HOW DO YOU MEASURE SUCCESS
In the CPG world, if we think of the saying “Out of sight, out of mind,” it leads us to ask: “Am I getting noticed?” Nowadays, the competition among brands trying to grab consumers’ attention has become more intense than ever with an ever-increasing number of new entries in every category
Advertisers use Reach as a key metric to assess their campaigns’ potential impact and gauge how well they connect with their intended audience. It helps in optimizing advertising strategies, budget allocation, and overall campaign effectiveness.
Despite the huge amounts of money spent on promoting products, advertisers are still left wondering whether their brands are indeed capturing the attention of consumers ‘at shelf’, and if their intended messages are getting through. This paper delves into a few design solutions to this challenge, based on empirical data from V-Shopper.
Low Shopper Engagement
Most marketers and consumer-insight experts share a common perspective on how consumer behaviour and brand loyalty affect purchase decisions when consumers are shopping for Fast-Moving Consumer Packaged Goods (FMCPG)
- Limited Brand Repertoire: Many consumers tend to have a small set of brands that they trust or consider acceptable within specific product or service categories. This limited repertoire implies that people often stick to what they know and are familiar with.
- Low Involvement Purchase Decisions: for most fast-moving CPG categories, consumers don’t invest much time or effort in making purchase decisions. They may not extensively research or compare different brands and products because of their busy lives, time restraints and other more important priorities.
- Habitual Buying: Habitual buying behaviour is highlighted as a common mode of consumer decision-making. This means that consumers often buy the same brand repeatedly because it has become a habit or a routine choice.
- Instinctual Decisions: The term “instinct” is used to describe another way consumers make purchase decisions. This implies that consumers may rely on their intuition or gut feeling when selecting products or services, rather than a deliberate analysis of options.
- Low engagement: The idea that consumers “engage” with brands applies primarily to a limited group of consumers and certain high- involvement product categories and brands. When it comes to consumers’ interaction with products in a standard grocery store setting, shopping is typically a process that consumers want to be over with as soon as possible. It usually involves a brief information-gathering process aimed at answering common questions such as: “Is this the product I need?” ”Is it better than other options?” and “Should I give it a try?”
3 Key Elements
Our Attention Tracking studies reveal that shoppers can lock in on two or three visual elements from a package in just a fraction of a second, helping them decide if the product is worth their consideration.
Identifying the top three key elements that instantly capture the attention of shoppers is a vital step in enhancing your brand’s performance during the First Moment of Truth.
Typically, these elements can be the dominant color, an image, and/or the brand name. It’s worth noting that our brains process images much faster than text; seeing is instinctive, while reading is a skill acquired over time.

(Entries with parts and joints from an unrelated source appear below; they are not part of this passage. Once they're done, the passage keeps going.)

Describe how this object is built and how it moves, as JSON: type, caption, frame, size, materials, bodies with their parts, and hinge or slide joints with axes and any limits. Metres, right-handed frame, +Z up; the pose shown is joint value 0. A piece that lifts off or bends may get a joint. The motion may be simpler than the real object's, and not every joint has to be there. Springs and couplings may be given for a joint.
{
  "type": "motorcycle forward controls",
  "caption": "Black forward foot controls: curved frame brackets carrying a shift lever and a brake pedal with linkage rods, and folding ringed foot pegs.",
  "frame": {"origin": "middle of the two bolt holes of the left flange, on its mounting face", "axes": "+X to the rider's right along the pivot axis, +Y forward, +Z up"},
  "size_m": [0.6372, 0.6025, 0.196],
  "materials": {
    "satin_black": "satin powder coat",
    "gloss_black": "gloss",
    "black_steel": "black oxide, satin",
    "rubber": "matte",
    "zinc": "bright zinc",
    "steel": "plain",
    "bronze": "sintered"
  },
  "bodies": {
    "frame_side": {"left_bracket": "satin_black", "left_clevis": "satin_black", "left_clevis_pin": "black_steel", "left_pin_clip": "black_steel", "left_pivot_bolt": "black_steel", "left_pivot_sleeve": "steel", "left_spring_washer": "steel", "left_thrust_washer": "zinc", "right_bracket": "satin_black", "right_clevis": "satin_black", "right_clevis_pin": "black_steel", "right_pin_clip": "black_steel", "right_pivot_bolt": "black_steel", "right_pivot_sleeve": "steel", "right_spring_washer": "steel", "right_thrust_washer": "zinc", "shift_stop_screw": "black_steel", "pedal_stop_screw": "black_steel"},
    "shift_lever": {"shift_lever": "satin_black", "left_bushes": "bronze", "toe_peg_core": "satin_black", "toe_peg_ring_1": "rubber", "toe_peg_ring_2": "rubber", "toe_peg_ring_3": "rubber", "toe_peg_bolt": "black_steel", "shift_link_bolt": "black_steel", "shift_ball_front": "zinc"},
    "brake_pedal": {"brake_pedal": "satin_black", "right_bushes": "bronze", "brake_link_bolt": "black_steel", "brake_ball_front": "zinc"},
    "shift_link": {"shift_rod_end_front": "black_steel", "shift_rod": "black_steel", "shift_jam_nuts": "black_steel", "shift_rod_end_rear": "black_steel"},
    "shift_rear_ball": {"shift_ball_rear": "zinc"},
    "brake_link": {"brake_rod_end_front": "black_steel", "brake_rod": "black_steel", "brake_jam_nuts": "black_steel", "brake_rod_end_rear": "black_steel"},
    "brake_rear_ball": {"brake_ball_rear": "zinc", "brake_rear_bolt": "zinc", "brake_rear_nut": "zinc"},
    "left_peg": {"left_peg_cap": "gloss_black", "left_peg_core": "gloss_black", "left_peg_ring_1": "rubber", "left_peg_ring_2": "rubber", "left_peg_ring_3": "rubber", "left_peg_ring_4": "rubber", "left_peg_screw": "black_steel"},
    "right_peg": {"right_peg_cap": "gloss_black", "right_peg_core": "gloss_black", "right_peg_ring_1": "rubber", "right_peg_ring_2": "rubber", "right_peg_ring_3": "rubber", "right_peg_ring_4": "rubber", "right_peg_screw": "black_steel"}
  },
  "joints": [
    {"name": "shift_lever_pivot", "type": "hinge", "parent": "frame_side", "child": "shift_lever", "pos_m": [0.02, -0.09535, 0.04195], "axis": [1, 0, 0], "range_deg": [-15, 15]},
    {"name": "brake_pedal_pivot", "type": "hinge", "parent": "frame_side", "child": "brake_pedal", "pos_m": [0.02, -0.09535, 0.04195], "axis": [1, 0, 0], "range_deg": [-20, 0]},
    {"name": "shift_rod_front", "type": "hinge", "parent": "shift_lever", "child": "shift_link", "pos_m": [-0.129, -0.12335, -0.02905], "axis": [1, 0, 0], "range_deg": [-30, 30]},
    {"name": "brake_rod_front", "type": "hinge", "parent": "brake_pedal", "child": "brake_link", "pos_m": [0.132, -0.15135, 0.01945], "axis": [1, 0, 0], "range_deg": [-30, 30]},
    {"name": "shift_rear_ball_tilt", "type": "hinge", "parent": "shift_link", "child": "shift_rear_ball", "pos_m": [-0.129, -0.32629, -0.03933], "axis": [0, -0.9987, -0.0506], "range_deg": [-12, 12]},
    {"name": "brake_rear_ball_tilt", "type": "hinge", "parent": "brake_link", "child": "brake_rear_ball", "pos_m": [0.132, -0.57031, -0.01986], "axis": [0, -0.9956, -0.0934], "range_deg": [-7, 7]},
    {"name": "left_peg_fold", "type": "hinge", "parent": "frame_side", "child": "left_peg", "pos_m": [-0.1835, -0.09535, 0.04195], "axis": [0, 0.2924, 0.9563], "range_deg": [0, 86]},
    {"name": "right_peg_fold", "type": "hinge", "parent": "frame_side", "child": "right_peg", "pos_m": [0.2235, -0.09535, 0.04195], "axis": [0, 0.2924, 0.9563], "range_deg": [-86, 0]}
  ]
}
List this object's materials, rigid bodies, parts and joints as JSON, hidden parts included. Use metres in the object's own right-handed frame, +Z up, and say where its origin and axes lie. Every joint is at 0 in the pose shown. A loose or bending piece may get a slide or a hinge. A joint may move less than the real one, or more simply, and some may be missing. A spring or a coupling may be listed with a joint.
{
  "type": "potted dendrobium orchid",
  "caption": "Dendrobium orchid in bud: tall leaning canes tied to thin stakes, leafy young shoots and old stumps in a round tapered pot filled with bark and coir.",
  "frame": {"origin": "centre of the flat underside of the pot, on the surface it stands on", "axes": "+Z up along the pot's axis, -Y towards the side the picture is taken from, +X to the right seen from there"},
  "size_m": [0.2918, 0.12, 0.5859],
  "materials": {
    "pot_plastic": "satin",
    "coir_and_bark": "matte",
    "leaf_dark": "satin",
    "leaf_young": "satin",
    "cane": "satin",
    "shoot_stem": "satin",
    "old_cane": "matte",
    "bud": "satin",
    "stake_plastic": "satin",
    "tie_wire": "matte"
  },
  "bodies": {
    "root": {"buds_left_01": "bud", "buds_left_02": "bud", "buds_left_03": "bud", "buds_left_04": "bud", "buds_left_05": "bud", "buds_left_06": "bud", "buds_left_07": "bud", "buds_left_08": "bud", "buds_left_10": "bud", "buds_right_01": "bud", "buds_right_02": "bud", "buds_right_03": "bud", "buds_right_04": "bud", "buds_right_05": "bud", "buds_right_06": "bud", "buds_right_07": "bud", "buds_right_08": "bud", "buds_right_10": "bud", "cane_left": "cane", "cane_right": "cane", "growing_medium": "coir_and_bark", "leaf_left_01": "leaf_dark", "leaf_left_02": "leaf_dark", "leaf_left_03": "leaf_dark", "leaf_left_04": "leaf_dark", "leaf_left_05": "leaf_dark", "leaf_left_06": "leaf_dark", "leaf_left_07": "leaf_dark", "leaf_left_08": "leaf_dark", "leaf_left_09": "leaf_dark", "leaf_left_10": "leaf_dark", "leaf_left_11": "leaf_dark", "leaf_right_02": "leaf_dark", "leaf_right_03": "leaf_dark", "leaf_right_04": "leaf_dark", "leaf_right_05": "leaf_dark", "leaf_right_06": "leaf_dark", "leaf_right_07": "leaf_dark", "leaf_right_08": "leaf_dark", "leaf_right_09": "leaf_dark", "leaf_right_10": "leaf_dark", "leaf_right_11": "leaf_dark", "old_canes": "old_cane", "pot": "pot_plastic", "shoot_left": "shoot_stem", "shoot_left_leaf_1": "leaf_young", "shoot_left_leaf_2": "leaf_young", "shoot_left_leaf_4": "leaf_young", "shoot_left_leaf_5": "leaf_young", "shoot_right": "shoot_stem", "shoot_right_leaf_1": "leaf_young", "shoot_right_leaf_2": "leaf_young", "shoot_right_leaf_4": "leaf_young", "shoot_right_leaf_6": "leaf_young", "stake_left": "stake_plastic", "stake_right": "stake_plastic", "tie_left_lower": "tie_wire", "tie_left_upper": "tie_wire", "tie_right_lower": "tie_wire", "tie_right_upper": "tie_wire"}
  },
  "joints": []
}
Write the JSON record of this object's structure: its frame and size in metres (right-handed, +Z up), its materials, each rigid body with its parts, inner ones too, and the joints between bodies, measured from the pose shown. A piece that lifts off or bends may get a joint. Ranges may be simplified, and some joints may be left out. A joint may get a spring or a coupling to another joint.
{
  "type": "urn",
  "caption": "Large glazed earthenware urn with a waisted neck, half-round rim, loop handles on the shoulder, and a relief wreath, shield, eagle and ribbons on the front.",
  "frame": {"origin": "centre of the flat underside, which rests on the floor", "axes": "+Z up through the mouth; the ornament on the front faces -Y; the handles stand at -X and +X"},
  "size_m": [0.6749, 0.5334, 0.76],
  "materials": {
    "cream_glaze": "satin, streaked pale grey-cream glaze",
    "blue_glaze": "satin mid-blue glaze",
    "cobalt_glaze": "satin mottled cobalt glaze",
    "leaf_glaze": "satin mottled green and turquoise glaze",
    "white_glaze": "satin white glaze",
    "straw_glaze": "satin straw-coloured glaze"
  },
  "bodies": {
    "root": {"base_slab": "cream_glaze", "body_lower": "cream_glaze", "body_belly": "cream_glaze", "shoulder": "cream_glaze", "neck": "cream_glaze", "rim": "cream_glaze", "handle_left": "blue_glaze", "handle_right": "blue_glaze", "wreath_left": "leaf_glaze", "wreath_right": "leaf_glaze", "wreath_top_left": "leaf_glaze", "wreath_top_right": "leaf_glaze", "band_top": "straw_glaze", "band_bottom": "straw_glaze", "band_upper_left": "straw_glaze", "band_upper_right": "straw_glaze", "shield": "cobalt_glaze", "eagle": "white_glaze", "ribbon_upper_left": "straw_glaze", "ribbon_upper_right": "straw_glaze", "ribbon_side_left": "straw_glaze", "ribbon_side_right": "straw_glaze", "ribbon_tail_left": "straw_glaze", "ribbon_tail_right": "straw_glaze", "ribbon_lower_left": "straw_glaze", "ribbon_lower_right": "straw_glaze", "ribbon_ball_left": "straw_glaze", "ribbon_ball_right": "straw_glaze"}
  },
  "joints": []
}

From a designer’s perspective, this implies that our designs should prioritize information in the order shoppers naturally prefer to process it. In the marketing realm, this sequence of processing information is referred to as the “Decision Tree.”
Reason to Believe
To seal the deal, your package design needs to have a “closer” – a compelling reason for shoppers to believe in your product. When they wonder, “Why should I give this a try?” the answer should be brief, persuasive, and aligned with your brand’s positioning statement.

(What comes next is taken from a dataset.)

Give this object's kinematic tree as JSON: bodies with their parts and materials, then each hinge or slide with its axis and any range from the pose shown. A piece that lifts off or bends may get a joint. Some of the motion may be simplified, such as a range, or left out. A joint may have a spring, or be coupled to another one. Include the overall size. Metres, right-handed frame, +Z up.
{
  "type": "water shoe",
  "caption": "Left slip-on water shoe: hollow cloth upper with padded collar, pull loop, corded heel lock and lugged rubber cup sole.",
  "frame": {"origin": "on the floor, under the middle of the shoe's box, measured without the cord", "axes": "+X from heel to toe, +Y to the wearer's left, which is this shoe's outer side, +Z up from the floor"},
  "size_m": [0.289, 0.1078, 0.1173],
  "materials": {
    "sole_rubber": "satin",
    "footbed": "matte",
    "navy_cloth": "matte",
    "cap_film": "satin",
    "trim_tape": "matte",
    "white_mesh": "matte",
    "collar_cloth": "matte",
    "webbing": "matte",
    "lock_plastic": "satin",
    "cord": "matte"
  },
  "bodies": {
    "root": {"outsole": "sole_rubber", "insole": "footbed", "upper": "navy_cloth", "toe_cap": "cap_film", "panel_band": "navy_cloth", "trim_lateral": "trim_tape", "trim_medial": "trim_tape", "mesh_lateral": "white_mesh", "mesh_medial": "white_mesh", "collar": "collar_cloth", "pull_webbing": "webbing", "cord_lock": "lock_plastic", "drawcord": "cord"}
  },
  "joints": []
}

Brand owners often feel tempted to overload their packaging with excessive information, flashes, banners, and more. But, as the saying goes, “more is more, but less is better.” Achieving simplicity can be challenging but is highly effective in driving engagement.
Keep in mind that each additional element you add to the front of your package competes for attention with your three most important visual elements. There’s an inherent trade-off for every extra element on the package’s front panel: there is a distinct tipping point where consumers stop reading and simply move on to the next item.
To connect with consumers effectively, you must first catch their attention. Visibility is the most important factor influencing their decision to make a purchase. Visibility leads to engagement which leads to purchase. As the saying goes: Not seen – not bought.
The strategies for achieving Visibility differ depending on whether your brand holds a dominant market position with multiple product facings at eye level or if you’re a challenger brand with limited facings and less favorable shelf placement. For a more in-depth explanation of these tactics, you can refer to our e-book.
We’ve successfully improved shelf performance for numerous challenger brands by increasing Visibility. Visibility boosts the pool of potential buyers who will consider making a purchase. Ultimately, this heightened attention leads to a greater conversion rate for your brand.
The AIDA model is the foundation for our design approach. This framework assists us in prioritizing the elements on the face panel in the optimal communication hierarchy. Our goal is to capture the attention of shoppers, provide them with relevant information to encourage them to make a purchase and subsequently to build memory structures that will aid in future purchases.